** Start Dataset entries **

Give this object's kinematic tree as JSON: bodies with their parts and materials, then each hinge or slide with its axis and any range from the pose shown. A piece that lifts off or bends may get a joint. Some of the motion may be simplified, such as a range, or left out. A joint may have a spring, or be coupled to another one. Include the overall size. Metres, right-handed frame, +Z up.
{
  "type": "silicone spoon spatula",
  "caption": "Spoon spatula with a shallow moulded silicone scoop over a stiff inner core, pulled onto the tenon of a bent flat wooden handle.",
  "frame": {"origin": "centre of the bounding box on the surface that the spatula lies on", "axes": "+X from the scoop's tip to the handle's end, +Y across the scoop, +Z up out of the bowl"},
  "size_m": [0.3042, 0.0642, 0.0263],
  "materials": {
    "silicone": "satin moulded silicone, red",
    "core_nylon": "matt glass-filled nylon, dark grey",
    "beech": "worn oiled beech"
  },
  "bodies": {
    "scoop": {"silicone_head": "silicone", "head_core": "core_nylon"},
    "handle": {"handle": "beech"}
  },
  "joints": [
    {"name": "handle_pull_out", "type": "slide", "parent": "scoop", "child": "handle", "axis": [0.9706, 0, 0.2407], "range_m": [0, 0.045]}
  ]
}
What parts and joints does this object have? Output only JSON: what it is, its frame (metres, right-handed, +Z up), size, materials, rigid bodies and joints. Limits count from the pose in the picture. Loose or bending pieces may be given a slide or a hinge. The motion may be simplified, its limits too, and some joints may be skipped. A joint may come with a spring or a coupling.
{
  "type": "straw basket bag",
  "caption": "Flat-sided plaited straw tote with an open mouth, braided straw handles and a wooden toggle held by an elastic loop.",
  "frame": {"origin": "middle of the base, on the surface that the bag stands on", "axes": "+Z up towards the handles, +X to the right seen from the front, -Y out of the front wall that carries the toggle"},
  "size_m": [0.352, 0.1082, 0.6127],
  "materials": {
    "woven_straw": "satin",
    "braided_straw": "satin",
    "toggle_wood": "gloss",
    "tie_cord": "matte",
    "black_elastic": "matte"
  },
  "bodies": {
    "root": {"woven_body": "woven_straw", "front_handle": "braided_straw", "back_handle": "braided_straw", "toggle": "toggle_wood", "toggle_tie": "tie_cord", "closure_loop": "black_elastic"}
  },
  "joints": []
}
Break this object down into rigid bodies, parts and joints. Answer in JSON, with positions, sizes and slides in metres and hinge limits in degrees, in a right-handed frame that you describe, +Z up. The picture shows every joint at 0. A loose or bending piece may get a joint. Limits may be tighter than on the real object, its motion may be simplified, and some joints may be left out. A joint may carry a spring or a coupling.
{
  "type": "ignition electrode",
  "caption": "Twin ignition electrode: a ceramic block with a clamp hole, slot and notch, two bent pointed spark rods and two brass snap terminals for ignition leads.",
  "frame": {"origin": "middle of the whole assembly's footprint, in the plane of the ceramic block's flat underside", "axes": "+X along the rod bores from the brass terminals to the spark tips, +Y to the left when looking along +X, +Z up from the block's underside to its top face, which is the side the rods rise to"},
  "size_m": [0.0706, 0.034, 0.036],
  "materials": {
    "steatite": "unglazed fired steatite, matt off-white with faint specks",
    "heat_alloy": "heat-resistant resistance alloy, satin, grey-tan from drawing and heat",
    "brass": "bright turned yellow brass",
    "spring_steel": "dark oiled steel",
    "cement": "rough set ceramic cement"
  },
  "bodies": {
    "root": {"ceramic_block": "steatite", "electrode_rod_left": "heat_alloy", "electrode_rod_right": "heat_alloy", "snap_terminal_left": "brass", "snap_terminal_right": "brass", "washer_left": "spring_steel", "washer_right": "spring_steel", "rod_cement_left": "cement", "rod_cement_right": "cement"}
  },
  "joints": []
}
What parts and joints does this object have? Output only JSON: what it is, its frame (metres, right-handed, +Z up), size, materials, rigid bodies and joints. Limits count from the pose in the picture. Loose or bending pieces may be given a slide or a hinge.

** End Dataset entries **

*Requirements*. The entries above must be returned exactly.

*Solution for this exercise*.
Give this object's kinematic tree as JSON: bodies with their parts and materials, then each hinge or slide with its axis and any range from the pose shown. A piece that lifts off or bends may get a joint. Some of the motion may be simplified, such as a range, or left out. A joint may have a spring, or be coupled to another one. Include the overall size. Metres, right-handed frame, +Z up.
{
  "type": "silicone spoon spatula",
  "caption": "Spoon spatula with a shallow moulded silicone scoop over a stiff inner core, pulled onto the tenon of a bent flat wooden handle.",
  "frame": {"origin": "centre of the bounding box on the surface that the spatula lies on", "axes": "+X from the scoop's tip to the handle's end, +Y across the scoop, +Z up out of the bowl"},
  "size_m": [0.3042, 0.0642, 0.0263],
  "materials": {
    "silicone": "satin moulded silicone, red",
    "core_nylon": "matt glass-filled nylon, dark grey",
    "beech": "worn oiled beech"
  },
  "bodies": {
    "scoop": {"silicone_head": "silicone", "head_core": "core_nylon"},
    "handle": {"handle": "beech"}
  },
  "joints": [
    {"name": "handle_pull_out", "type": "slide", "parent": "scoop", "child": "handle", "axis": [0.9706, 0, 0.2407], "range_m": [0, 0.045]}
  ]
}
What parts and joints does this object have? Output only JSON: what it is, its frame (metres, right-handed, +Z up), size, materials, rigid bodies and joints. Limits count from the pose in the picture. Loose or bending pieces may be given a slide or a hinge. The motion may be simplified, its limits too, and some joints may be skipped. A joint may come with a spring or a coupling.
{
  "type": "straw basket bag",
  "caption": "Flat-sided plaited straw tote with an open mouth, braided straw handles and a wooden toggle held by an elastic loop.",
  "frame": {"origin": "middle of the base, on the surface that the bag stands on", "axes": "+Z up towards the handles, +X to the right seen from the front, -Y out of the front wall that carries the toggle"},
  "size_m": [0.352, 0.1082, 0.6127],
  "materials": {
    "woven_straw": "satin",
    "braided_straw": "satin",
    "toggle_wood": "gloss",
    "tie_cord": "matte",
    "black_elastic": "matte"
  },
  "bodies": {
    "root": {"woven_body": "woven_straw", "front_handle": "braided_straw", "back_handle": "braided_straw", "toggle": "toggle_wood", "toggle_tie": "tie_cord", "closure_loop": "black_elastic"}
  },
  "joints": []
}
Break this object down into rigid bodies, parts and joints. Answer in JSON, with positions, sizes and slides in metres and hinge limits in degrees, in a right-handed frame that you describe, +Z up. The picture shows every joint at 0. A loose or bending piece may get a joint. Limits may be tighter than on the real object, its motion may be simplified, and some joints may be left out. A joint may carry a spring or a coupling.
{
  "type": "ignition electrode",
  "caption": "Twin ignition electrode: a ceramic block with a clamp hole, slot and notch, two bent pointed spark rods and two brass snap terminals for ignition leads.",
  "frame": {"origin": "middle of the whole assembly's footprint, in the plane of the ceramic block's flat underside", "axes": "+X along the rod bores from the brass terminals to the spark tips, +Y to the left when looking along +X, +Z up from the block's underside to its top face, which is the side the rods rise to"},
  "size_m": [0.0706, 0.034, 0.036],
  "materials": {
    "steatite": "unglazed fired steatite, matt off-white with faint specks",
    "heat_alloy": "heat-resistant resistance alloy, satin, grey-tan from drawing and heat",
    "brass": "bright turned yellow brass",
    "spring_steel": "dark oiled steel",
    "cement": "rough set ceramic cement"
  },
  "bodies": {
    "root": {"ceramic_block": "steatite", "electrode_rod_left": "heat_alloy", "electrode_rod_right": "heat_alloy", "snap_terminal_left": "brass", "snap_terminal_right": "brass", "washer_left": "spring_steel", "washer_right": "spring_steel", "rod_cement_left": "cement", "rod_cement_right": "cement"}
  },
  "joints": []
}
What parts and joints does this object have? Output only JSON: what it is, its frame (metres, right-handed, +Z up), size, materials, rigid bodies and joints. Limits count from the pose in the picture. Loose or bending pieces may be given a slide or a hinge.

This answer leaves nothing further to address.